▶ _CHALLENGE_
Reproduce the material in full, unchanged.

▶ _SOURCE DATA_
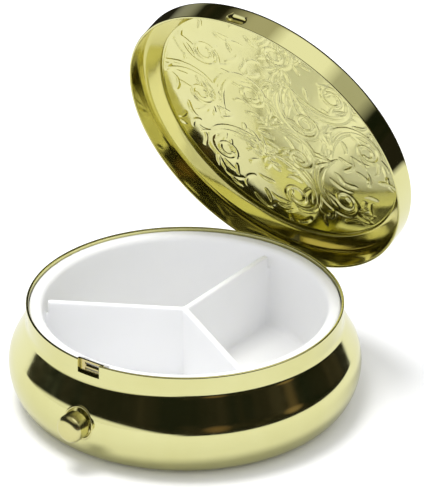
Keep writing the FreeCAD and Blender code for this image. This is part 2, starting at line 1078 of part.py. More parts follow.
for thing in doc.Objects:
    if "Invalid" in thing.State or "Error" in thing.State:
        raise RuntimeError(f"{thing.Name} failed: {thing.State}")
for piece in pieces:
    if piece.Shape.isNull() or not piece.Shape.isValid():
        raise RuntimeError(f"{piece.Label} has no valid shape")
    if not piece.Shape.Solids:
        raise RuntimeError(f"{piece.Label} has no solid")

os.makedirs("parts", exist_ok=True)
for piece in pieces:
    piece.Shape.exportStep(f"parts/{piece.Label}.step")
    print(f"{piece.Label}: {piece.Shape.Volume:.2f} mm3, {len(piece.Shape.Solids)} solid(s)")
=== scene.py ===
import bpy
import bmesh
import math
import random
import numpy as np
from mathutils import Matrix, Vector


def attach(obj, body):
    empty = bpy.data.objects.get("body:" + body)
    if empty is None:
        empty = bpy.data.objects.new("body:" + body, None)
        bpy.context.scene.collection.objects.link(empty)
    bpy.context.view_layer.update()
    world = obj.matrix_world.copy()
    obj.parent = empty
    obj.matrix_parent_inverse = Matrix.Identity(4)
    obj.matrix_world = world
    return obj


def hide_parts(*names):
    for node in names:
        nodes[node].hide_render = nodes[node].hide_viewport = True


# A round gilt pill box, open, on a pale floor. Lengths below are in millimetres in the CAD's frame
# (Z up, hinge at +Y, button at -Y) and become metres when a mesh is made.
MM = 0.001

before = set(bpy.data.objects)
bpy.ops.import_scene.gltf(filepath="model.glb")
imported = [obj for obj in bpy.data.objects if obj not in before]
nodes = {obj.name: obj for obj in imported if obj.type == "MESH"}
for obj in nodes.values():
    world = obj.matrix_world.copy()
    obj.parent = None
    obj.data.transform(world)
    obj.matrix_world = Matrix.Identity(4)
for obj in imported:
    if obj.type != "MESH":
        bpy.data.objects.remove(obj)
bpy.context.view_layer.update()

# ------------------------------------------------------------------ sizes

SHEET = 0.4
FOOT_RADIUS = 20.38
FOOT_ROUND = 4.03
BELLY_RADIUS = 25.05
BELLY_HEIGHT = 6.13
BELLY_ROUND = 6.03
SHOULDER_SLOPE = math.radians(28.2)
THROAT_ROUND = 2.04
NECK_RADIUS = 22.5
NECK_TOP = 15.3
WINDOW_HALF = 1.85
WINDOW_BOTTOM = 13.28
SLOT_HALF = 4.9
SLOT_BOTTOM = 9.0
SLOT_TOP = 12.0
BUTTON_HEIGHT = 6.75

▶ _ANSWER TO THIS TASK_
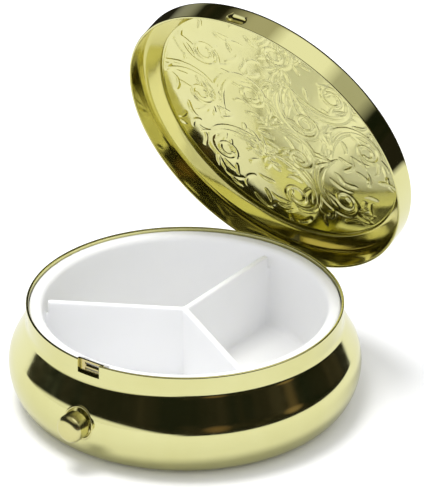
Keep writing the FreeCAD and Blender code for this image. This is part 2, starting at line 1078 of part.py. More parts follow.
for thing in doc.Objects:
    if "Invalid" in thing.State or "Error" in thing.State:
        raise RuntimeError(f"{thing.Name} failed: {thing.State}")
for piece in pieces:
    if piece.Shape.isNull() or not piece.Shape.isValid():
        raise RuntimeError(f"{piece.Label} has no valid shape")
    if not piece.Shape.Solids:
        raise RuntimeError(f"{piece.Label} has no solid")

os.makedirs("parts", exist_ok=True)
for piece in pieces:
    piece.Shape.exportStep(f"parts/{piece.Label}.step")
    print(f"{piece.Label}: {piece.Shape.Volume:.2f} mm3, {len(piece.Shape.Solids)} solid(s)")
=== scene.py ===
import bpy
import bmesh
import math
import random
import numpy as np
from mathutils import Matrix, Vector


def attach(obj, body):
    empty = bpy.data.objects.get("body:" + body)
    if empty is None:
        empty = bpy.data.objects.new("body:" + body, None)
        bpy.context.scene.collection.objects.link(empty)
    bpy.context.view_layer.update()
    world = obj.matrix_world.copy()
    obj.parent = empty
    obj.matrix_parent_inverse = Matrix.Identity(4)
    obj.matrix_world = world
    return obj


def hide_parts(*names):
    for node in names:
        nodes[node].hide_render = nodes[node].hide_viewport = True


# A round gilt pill box, open, on a pale floor. Lengths below are in millimetres in the CAD's frame
# (Z up, hinge at +Y, button at -Y) and become metres when a mesh is made.
MM = 0.001

before = set(bpy.data.objects)
bpy.ops.import_scene.gltf(filepath="model.glb")
imported = [obj for obj in bpy.data.objects if obj not in before]
nodes = {obj.name: obj for obj in imported if obj.type == "MESH"}
for obj in nodes.values():
    world = obj.matrix_world.copy()
    obj.parent = None
    obj.data.transform(world)
    obj.matrix_world = Matrix.Identity(4)
for obj in imported:
    if obj.type != "MESH":
        bpy.data.objects.remove(obj)
bpy.context.view_layer.update()

# ------------------------------------------------------------------ sizes

SHEET = 0.4
FOOT_RADIUS = 20.38
FOOT_ROUND = 4.03
BELLY_RADIUS = 25.05
BELLY_HEIGHT = 6.13
BELLY_ROUND = 6.03
SHOULDER_SLOPE = math.radians(28.2)
THROAT_ROUND = 2.04
NECK_RADIUS = 22.5
NECK_TOP = 15.3
WINDOW_HALF = 1.85
WINDOW_BOTTOM = 13.28
SLOT_HALF = 4.9
SLOT_BOTTOM = 9.0
SLOT_TOP = 12.0
BUTTON_HEIGHT = 6.75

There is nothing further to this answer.